Come, come, you are a fool,

And turned into the extremity of love.

I saw her hand.  She has a leathern hand,

A freestone-colored hand.  I verily did think

That her old gloves were on, but ‘twas her hands.

Rosalind, like Prospero in The Tempest, forgives all, and all live happily ever after.  She gets what she wanted all the time – Orlando.  She settles for him.  After all she has played him like a puppet for the whole play. She proclaims her love, but we have to doubt the sincerity of this.  In fact, all the relationships are distorted in some way.  Hers for Orlando; Phebe and Silvius – she didn’t much like him, and he had an overly romantic view of her; Oliver and Celia because if there was ever an unreal love at first sight, this was it; Touchstone and Audrey because, as I said before, he just wanted to get laid in the forest.  So, actually, we end the play suspecting that all these marriages will go on the rocks soon, but who cares?  Rosalind has been our hero.
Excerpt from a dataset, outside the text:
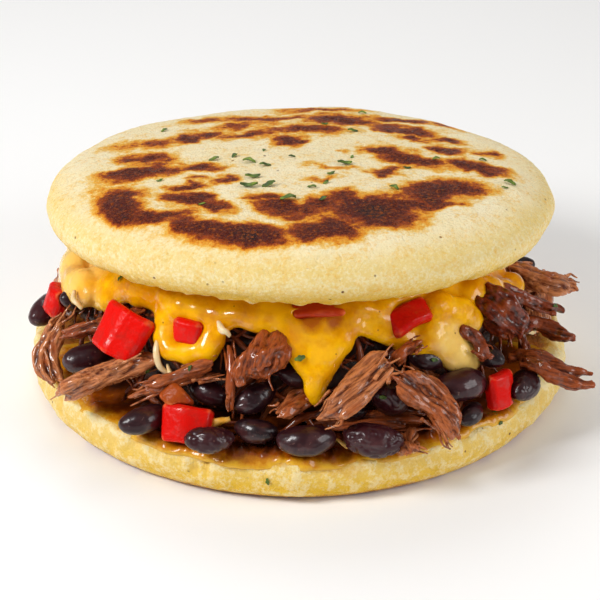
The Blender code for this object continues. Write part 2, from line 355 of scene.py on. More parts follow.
cake = {
    "fineness": 0.65 * mm,
    "cream": (0.94, 0.83, 0.58),
    "butter": (0.90, 0.74, 0.41),
    "sideCream": (0.88, 0.71, 0.34),
    "sideButter": (0.84, 0.61, 0.19),
    # painted shade: a deeper yellow for the shaded lower sides of both halves and the front of the lower half
    "golden": (0.82, 0.50, 0.015),
    "halo": (0.84, 0.50, 0.075),
    "orange": (0.74, 0.25, 0.006),
    "toast": (0.34, 0.050, 0.003),
    "char": (0.095, 0.008, 0.003),
    "coal": (0.022, 0.005, 0.006),
    "ember": (0.50, 0.11, 0.006),
    # each colour of a griddle mark, and the darkness at which it begins and is full
    "charStages": (("halo", 0.0, 0.26), ("orange", 0.2, 0.42), ("toast", 0.42, 0.58), ("char", 0.58, 0.8),
                   ("coal", 0.98, 1.2)),
    # how far red, green and blue light spread in the dough, for a reach of 1
    "glowReach": (1, 0.6, 0.25),
    # cracks and dents in the edges: azimuth, height, half width in degrees, half height in mm, depth in mm
    "upperDents": ((-33.5, 36, 1.5, 3, 2.4), (-31, 35, 3, 1.2, 1.5), (-12, 36.5, 2.5, 0.9, 0.8),
                   (14, 36.8, 3, 0.8, 0.9), (31, 36.2, 2, 1.2, 0.9), (52, 34, 2, 1, 0.8),
                   (41, 40, 1.5, 2.2, 0.5), (-58, 33, 3, 1, 0.8), (100, 29, 2, 2, 1), (160, 25, 3, 1.2, 1),
                   (-120, 27, 2, 2.2, 1.1), (-160, 25, 3, 1, 0.9)),
    "lowerDents": ((-19, 9.5, 0.9, 4, 1.3), (-21, 6, 1.2, 2, 0.8), (9.5, 10.4, 1.6, 2, 1),
                   (-35, 8.5, 1.5, 2, 0.8), (36, 9, 1.2, 2.5, 0.8), (62, 6, 1.6, 2.4, 0.8),
                   (-60, 7, 1.4, 2.5, 0.9), (110, 8, 1.4, 3, 1.1), (165, 6, 1.2, 3, 1.1),
                   (-105, 7, 1.5, 3, 1), (-150, 9, 1.2, 3, 1.1)),
    "tilt": math.radians(-7.5),
    "upperPlace": (0.4 * mm, 0, 39.4 * mm),
    "halfThickness": 6.75 * mm,
}

# Griddle marks on the upper half, in millimetres from its middle: x, y, half length, half width,
# turn in degrees, how dark (1 is black).
griddleMarks = (
    (-36.5, -25, 4.5, 9, 10, 0.95), (-36, -30, 4, 4.5, 0, 1.1), (-28, -33, 6, 3.6, 12, 0.9),
    (-33, 3, 5, 3.5, 0, 0.8), (-33, -6, 8, 3.8, 20, 0.95), (-21.5, -2.5, 4, 2.4, 15, 0.9),
    (-31, 14, 3, 3, 0, 0.6), (-24.5, 17, 4, 2.8, 25, 0.95), (-20, 21.5, 3.5, 2.8, 20, 0.8),
    (-11, 20, 5.5, 2.8, 10, 0.85), (1, 23, 8, 3.2, -5, 0.8), (-2.3, 14, 3.6, 3.2, 0, 0.95),
    (-23, -16.5, 3.4, 2.2, 20, 0.8), (-15, -12.5, 2.6, 2.2, 0, 0.8), (-20, -10.5, 2.6, 1.7, 20, 0.6),
    (-22, -24, 4.2, 3.2, -20, 0.95), (-18, -27.5, 4, 2.6, -30, 0.85), (-18.5, -39, 7, 4.2, -15, 0.95),
    (-10.5, -43, 6.5, 4.6, -8, 1.1), (-6, -23, 3, 2.6, 0, 0.8), (-4, -29, 4.5, 3.2, -10, 0.9),
    (1, -30.5, 4, 4, 0, 0.85), (4, -27, 3.5, 3.2, 10, 0.75), (1, -43, 5, 3, 0, 0.75),
    (9, -23, 4, 3.4, -15, 0.8), (11, -25.5, 3, 3, 0, 1.1), (14.5, -30.5, 7.5, 7, -15, 1.15),
    (20, -27, 5, 5, -10, 1), (5, -40, 5.5, 4.6, 10, 1), (29, -18, 7.5, 5, 25, 1.05),
    (26.5, -22, 3, 4, 0, 1.1), (27.5, -26.5, 4.5, 1.6, 25, 0.75), (17.5, 7, 4, 3.6, 0, 0.9),
    (24, 1.5, 6.5, 3.4, -35, 0.95), (18, -7, 3.2, 2.2, 10, 0.85), (20.5, -4, 2, 1.5, 0, 0.6),
    (31, 9.5, 3.6, 2.5, -20, 0.85), (37, -1.5, 6.5, 3.2, -30, 0.95), (40, 8, 3, 2.2, -20, 0.75),
    (40, -5, 2.8, 2.6, 0, 0.8), (9, 31.5, 7.5, 3.6, -5, 0.95), (22, 24.5, 7.5, 2.6, -22, 0.85),
    (24, 17.5, 4, 2, -15, 0.75), (32, 17.5, 3.6, 2, -15, 0.8), (23, 33, 6, 2, -20, 0.8),
    (7, -4.5, 5, 1.2, -8, 0.5), (4, -12, 2.8, 1.2, 0, 0.5), (8.5, 7, 1, 1.6, 0, 0.4),
    (36.8, -20, 1, 1.2, 0, 0.6), (-9, 33.5, 11, 2.4, 3, 0.7), (-37, 13, 4, 3.2, 45, 0.5),
    (-13.5, 27.5, 6.5, 2.2, 12, 0.65), (-22, 33, 5, 2, 25, 0.6), (5, 41, 9, 2, 0, 0.65),
    (33, 31, 4, 2, -40, 0.6),
)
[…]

In closing, I still wonder why the critics didn’t write more about this nexus of love-false love-foolishly romantic love-pessimism-cynicism the center of which was the dynamic, energetic, ebullient, and irrepressible Rosalind?  I, like Bloom, prefer Twelfth Night and think that it is the best of the comedies, but, like Bloom, have to give As You Like It a close second because of Rosalind.  I am bored with Touchstone and Jaques, the insipid Orlando, and the incidental Phebe, Silvius, and Audrey.  I enjoy the girls’ night out conspiratorial hijinks of Celia and Rosalind (although Cleopatra is much, much funnier with her minions and retainers laughing at Antony); but all these secondary characters do not diminish the play because of the genius of Rosalind.